GOAL> Return only the lines running from the line with "heads = [direction(*angles)" down to the line with "obj.parent = rigid_bodies[body]", both included, exactly as they appear.

● ● ●

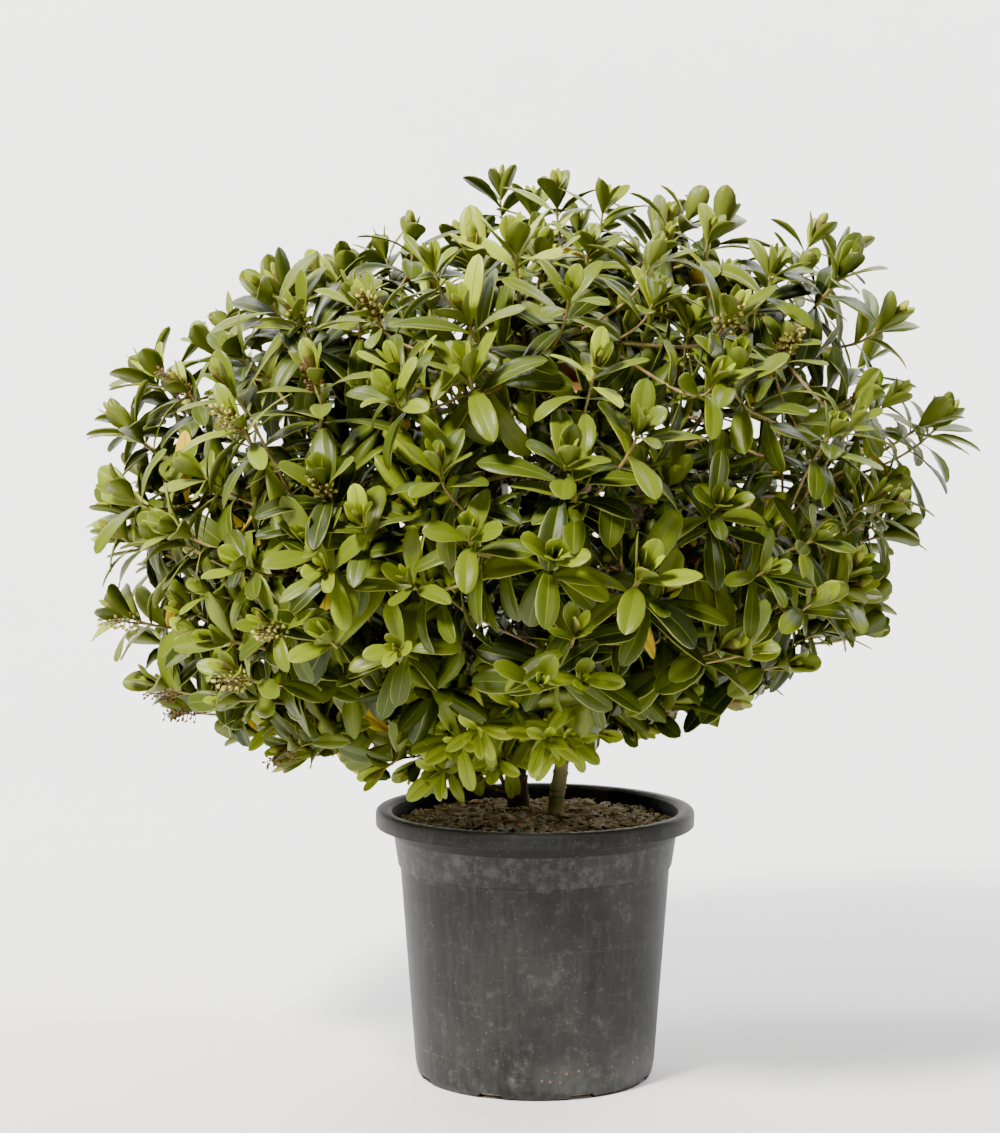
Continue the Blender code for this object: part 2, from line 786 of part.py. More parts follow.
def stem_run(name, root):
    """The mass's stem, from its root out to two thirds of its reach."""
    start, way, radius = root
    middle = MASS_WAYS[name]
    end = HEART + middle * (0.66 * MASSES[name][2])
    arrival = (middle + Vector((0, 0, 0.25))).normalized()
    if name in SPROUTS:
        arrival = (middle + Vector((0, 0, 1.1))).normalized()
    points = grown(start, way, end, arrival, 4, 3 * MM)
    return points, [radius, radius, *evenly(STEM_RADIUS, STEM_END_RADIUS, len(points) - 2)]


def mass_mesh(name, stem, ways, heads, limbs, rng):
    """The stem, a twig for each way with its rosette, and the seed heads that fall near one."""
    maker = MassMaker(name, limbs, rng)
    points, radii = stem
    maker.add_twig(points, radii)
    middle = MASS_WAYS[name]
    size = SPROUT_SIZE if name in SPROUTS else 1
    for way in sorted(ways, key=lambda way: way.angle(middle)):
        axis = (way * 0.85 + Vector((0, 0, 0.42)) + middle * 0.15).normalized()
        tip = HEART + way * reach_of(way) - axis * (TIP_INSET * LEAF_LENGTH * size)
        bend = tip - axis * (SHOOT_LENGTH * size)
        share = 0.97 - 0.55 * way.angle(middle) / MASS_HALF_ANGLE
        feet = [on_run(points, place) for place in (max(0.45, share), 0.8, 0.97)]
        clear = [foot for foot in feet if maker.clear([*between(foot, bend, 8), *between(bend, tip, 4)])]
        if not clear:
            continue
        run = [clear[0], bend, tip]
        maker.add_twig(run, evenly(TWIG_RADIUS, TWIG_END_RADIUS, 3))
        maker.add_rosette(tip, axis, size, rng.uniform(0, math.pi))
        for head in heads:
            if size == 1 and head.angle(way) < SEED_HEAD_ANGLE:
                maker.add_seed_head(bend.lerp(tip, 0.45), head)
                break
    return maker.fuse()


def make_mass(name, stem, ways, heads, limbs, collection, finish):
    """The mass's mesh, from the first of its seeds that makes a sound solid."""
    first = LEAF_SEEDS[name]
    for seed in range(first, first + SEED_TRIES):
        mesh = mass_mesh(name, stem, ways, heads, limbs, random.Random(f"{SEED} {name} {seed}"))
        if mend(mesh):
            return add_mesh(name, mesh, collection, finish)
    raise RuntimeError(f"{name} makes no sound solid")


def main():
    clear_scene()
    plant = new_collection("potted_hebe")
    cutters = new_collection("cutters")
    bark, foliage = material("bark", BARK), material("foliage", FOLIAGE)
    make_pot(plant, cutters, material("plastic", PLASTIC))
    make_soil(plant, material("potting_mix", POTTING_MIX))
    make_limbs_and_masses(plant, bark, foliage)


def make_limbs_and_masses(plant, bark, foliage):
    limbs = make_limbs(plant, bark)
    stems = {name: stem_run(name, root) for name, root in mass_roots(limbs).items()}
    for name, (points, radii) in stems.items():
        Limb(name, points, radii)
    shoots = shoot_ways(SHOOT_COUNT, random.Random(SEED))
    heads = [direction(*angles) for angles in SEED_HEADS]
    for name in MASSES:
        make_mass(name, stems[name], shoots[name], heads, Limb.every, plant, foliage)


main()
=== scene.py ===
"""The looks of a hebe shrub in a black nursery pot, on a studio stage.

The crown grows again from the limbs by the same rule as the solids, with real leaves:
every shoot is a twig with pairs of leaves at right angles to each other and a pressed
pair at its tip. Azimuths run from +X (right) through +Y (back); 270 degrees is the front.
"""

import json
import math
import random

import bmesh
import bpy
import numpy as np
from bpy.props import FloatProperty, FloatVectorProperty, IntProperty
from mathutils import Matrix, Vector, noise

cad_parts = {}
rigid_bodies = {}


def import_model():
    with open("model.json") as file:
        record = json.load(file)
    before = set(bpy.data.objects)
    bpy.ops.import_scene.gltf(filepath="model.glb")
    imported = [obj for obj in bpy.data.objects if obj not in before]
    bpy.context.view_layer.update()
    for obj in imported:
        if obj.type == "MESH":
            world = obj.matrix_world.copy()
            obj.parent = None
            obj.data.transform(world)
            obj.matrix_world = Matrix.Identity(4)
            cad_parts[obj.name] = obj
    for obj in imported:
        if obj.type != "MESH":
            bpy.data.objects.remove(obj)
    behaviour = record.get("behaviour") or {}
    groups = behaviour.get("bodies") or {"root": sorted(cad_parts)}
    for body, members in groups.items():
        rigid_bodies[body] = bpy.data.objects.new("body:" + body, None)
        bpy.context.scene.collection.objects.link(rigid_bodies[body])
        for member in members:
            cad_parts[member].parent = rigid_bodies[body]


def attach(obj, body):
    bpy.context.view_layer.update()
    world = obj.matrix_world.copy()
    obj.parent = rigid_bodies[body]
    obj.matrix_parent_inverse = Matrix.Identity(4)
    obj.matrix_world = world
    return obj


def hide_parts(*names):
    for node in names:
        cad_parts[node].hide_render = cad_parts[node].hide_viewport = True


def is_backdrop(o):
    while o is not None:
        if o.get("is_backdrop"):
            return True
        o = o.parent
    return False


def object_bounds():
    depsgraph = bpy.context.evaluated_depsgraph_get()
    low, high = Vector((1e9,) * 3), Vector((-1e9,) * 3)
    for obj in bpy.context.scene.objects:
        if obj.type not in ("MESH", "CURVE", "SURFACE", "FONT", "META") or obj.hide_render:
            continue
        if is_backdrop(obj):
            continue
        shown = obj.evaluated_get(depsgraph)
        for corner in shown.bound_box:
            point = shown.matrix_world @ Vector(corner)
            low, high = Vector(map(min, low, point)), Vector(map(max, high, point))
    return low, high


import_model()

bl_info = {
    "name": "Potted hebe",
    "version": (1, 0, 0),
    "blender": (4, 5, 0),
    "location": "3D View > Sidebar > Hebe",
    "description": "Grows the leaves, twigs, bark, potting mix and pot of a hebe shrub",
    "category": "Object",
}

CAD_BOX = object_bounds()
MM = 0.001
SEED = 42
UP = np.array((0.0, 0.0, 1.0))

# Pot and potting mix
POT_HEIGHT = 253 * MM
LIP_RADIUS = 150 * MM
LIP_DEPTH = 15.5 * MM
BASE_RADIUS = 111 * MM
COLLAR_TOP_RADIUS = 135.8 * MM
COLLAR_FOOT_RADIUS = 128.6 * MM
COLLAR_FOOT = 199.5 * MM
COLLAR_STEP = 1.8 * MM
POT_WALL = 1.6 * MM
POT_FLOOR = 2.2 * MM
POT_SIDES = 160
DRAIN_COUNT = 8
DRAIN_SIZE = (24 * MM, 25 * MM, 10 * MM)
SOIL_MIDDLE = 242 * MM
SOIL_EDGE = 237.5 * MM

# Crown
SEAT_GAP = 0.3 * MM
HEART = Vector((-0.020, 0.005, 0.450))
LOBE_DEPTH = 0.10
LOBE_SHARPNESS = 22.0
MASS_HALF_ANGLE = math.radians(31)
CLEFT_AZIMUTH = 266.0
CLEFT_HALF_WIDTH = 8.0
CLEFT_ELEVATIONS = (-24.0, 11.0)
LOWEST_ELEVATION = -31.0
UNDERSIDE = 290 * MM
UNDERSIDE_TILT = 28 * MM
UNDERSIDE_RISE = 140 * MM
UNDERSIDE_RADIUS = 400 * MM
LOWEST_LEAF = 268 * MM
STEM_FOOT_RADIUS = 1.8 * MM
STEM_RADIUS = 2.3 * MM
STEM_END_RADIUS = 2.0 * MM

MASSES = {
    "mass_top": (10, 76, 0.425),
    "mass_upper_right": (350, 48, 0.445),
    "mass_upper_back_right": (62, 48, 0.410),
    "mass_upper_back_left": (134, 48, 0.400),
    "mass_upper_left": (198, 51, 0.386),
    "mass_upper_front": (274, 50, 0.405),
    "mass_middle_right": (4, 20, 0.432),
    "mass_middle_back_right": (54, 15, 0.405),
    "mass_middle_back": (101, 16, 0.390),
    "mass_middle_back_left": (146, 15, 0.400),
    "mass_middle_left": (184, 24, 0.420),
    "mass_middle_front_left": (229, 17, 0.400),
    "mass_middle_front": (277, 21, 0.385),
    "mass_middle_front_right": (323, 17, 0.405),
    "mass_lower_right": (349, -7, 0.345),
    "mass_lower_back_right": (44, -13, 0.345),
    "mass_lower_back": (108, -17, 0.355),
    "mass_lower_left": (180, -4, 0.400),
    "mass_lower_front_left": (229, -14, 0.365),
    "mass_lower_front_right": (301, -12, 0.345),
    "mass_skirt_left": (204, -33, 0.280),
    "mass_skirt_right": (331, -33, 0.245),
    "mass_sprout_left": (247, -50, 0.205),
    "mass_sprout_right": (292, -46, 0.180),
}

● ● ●

TASK RESULT>
    heads = [direction(*angles) for angles in SEED_HEADS]
    for name in MASSES:
        make_mass(name, stems[name], shoots[name], heads, Limb.every, plant, foliage)


main()
=== scene.py ===
"""The looks of a hebe shrub in a black nursery pot, on a studio stage.

The crown grows again from the limbs by the same rule as the solids, with real leaves:
every shoot is a twig with pairs of leaves at right angles to each other and a pressed
pair at its tip. Azimuths run from +X (right) through +Y (back); 270 degrees is the front.
"""

import json
import math
import random

import bmesh
import bpy
import numpy as np
from bpy.props import FloatProperty, FloatVectorProperty, IntProperty
from mathutils import Matrix, Vector, noise

cad_parts = {}
rigid_bodies = {}


def import_model():
    with open("model.json") as file:
        record = json.load(file)
    before = set(bpy.data.objects)
    bpy.ops.import_scene.gltf(filepath="model.glb")
    imported = [obj for obj in bpy.data.objects if obj not in before]
    bpy.context.view_layer.update()
    for obj in imported:
        if obj.type == "MESH":
            world = obj.matrix_world.copy()
            obj.parent = None
            obj.data.transform(world)
            obj.matrix_world = Matrix.Identity(4)
            cad_parts[obj.name] = obj
    for obj in imported:
        if obj.type != "MESH":
            bpy.data.objects.remove(obj)
    behaviour = record.get("behaviour") or {}
    groups = behaviour.get("bodies") or {"root": sorted(cad_parts)}
    for body, members in groups.items():
        rigid_bodies[body] = bpy.data.objects.new("body:" + body, None)
        bpy.context.scene.collection.objects.link(rigid_bodies[body])
        for member in members:
            cad_parts[member].parent = rigid_bodies[body]


def attach(obj, body):
    bpy.context.view_layer.update()
    world = obj.matrix_world.copy()
    obj.parent = rigid_bodies[body]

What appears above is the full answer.